### SHORT PROBLEM
Output the full material exactly as it appears here.

### DATA RECORDS

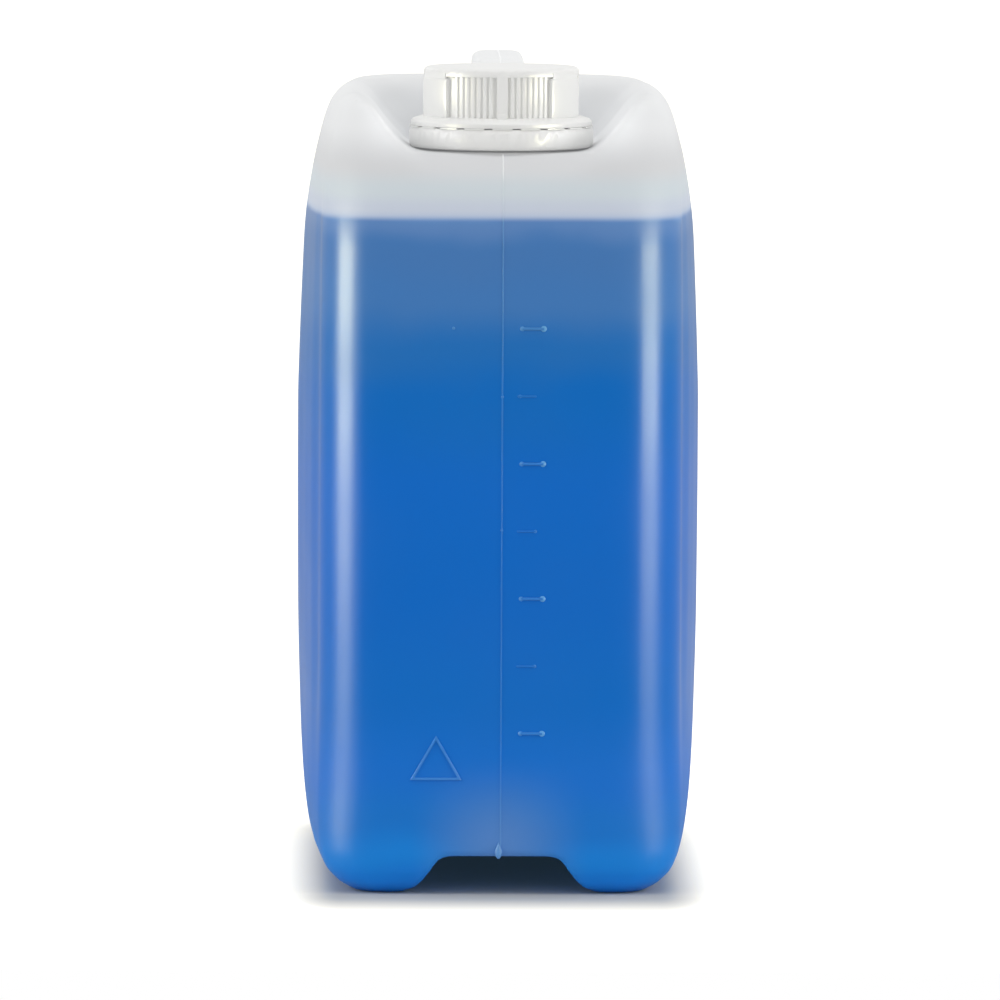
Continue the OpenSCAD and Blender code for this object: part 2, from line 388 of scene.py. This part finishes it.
def softened(node, name, width):
    """A solid's copy with its hard edges rounded a little."""
    piece = merged_copy(node, name)
    edit(piece)
    bpy.ops.mesh.dissolve_limited(angle_limit=math.radians(0.6))
    done()
    modify(piece, "BEVEL", width=width * MM, segments=2, limit_method="ANGLE", angle_limit=math.radians(32),
           use_clamp_overlap=True)
    return piece


def grip(turn):
    """One smooth grip of the cap, an arc with its edges rounded, over the solid's narrower one."""
    mesh = bpy.data.meshes.new("grip")
    piece = bpy.data.objects.new("grip", mesh)
    bpy.context.scene.collection.objects.link(piece)
    start = math.radians(turn)
    low, high = FLANGE + 2.4 * MM, CAP_TOP - 3.3 * MM
    inner, outer = GRIP - 1.7 * MM, GRIP + 0.3 * MM
    corners = [(inner, low), (outer, low), (outer, high), (inner, high)]
    points = [(r * math.cos(start), NECK.y + r * math.sin(start), z) for r, z in corners]
    mesh.from_pydata(points, [], [(0, 1, 2, 3)])
    edit(piece)
    bpy.ops.mesh.spin(steps=12, angle=math.radians(GRIP_ARC), center=NECK, axis=(0, 0, -1))
    done()
    outward(piece)
    modify(piece, "BEVEL", width=0.6 * MM, segments=3, limit_method="ANGLE", angle_limit=math.radians(40))
    return piece


cap = softened("screw_cap", "cap", 0.16)
grips = [grip(-172 + 360 / GRIPS * k) for k in range(GRIPS)]
cap_thread = thread(
    "cap_thread", 22.9 * MM, 21.3 * MM, THREAD_LOW + PITCH / 2, THREAD_TURNS, 0.5 * MM, THREAD_PHASE)
gate = turned([(0.01, 262.02), (0.7, 262.05), (1.0, 261.95), (1.2, 261.8)], "gate", 24)
cap = join([cap, cap_thread, gate, *grips], "ribbed_cap")
only(cap)
bpy.ops.object.shade_smooth_by_angle(angle=math.radians(35))
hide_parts("screw_cap")
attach(cap, "cap")


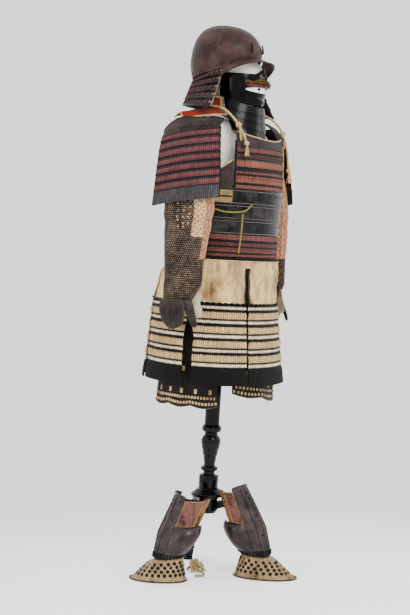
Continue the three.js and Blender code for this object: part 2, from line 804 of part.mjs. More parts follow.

### RESULT OF THIS TASK
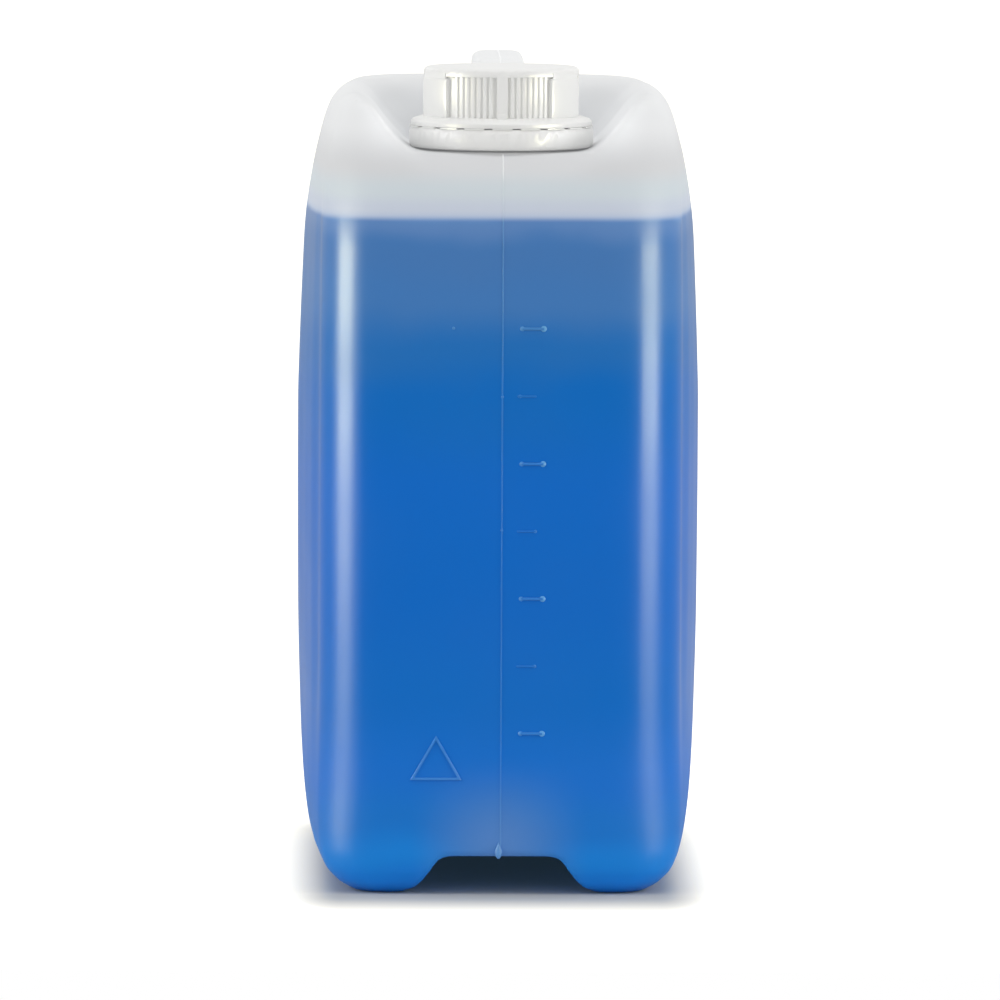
Continue the OpenSCAD and Blender code for this object: part 2, from line 388 of scene.py. This part finishes it.
def softened(node, name, width):
    """A solid's copy with its hard edges rounded a little."""
    piece = merged_copy(node, name)
    edit(piece)
    bpy.ops.mesh.dissolve_limited(angle_limit=math.radians(0.6))
    done()
    modify(piece, "BEVEL", width=width * MM, segments=2, limit_method="ANGLE", angle_limit=math.radians(32),
           use_clamp_overlap=True)
    return piece


def grip(turn):
    """One smooth grip of the cap, an arc with its edges rounded, over the solid's narrower one."""
    mesh = bpy.data.meshes.new("grip")
    piece = bpy.data.objects.new("grip", mesh)
    bpy.context.scene.collection.objects.link(piece)
    start = math.radians(turn)
    low, high = FLANGE + 2.4 * MM, CAP_TOP - 3.3 * MM
    inner, outer = GRIP - 1.7 * MM, GRIP + 0.3 * MM
    corners = [(inner, low), (outer, low), (outer, high), (inner, high)]
    points = [(r * math.cos(start), NECK.y + r * math.sin(start), z) for r, z in corners]
    mesh.from_pydata(points, [], [(0, 1, 2, 3)])
    edit(piece)
    bpy.ops.mesh.spin(steps=12, angle=math.radians(GRIP_ARC), center=NECK, axis=(0, 0, -1))
    done()
    outward(piece)
    modify(piece, "BEVEL", width=0.6 * MM, segments=3, limit_method="ANGLE", angle_limit=math.radians(40))
    return piece


cap = softened("screw_cap", "cap", 0.16)
grips = [grip(-172 + 360 / GRIPS * k) for k in range(GRIPS)]
cap_thread = thread(
    "cap_thread", 22.9 * MM, 21.3 * MM, THREAD_LOW + PITCH / 2, THREAD_TURNS, 0.5 * MM, THREAD_PHASE)
gate = turned([(0.01, 262.02), (0.7, 262.05), (1.0, 261.95), (1.2, 261.8)], "gate", 24)
cap = join([cap, cap_thread, gate, *grips], "ribbed_cap")
only(cap)
bpy.ops.object.shade_smooth_by_angle(angle=math.radians(35))
hide_parts("screw_cap")
attach(cap, "cap")


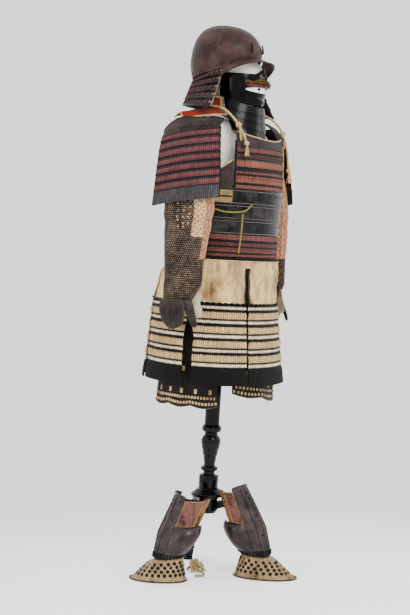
Continue the three.js and Blender code for this object: part 2, from line 804 of part.mjs. More parts follow.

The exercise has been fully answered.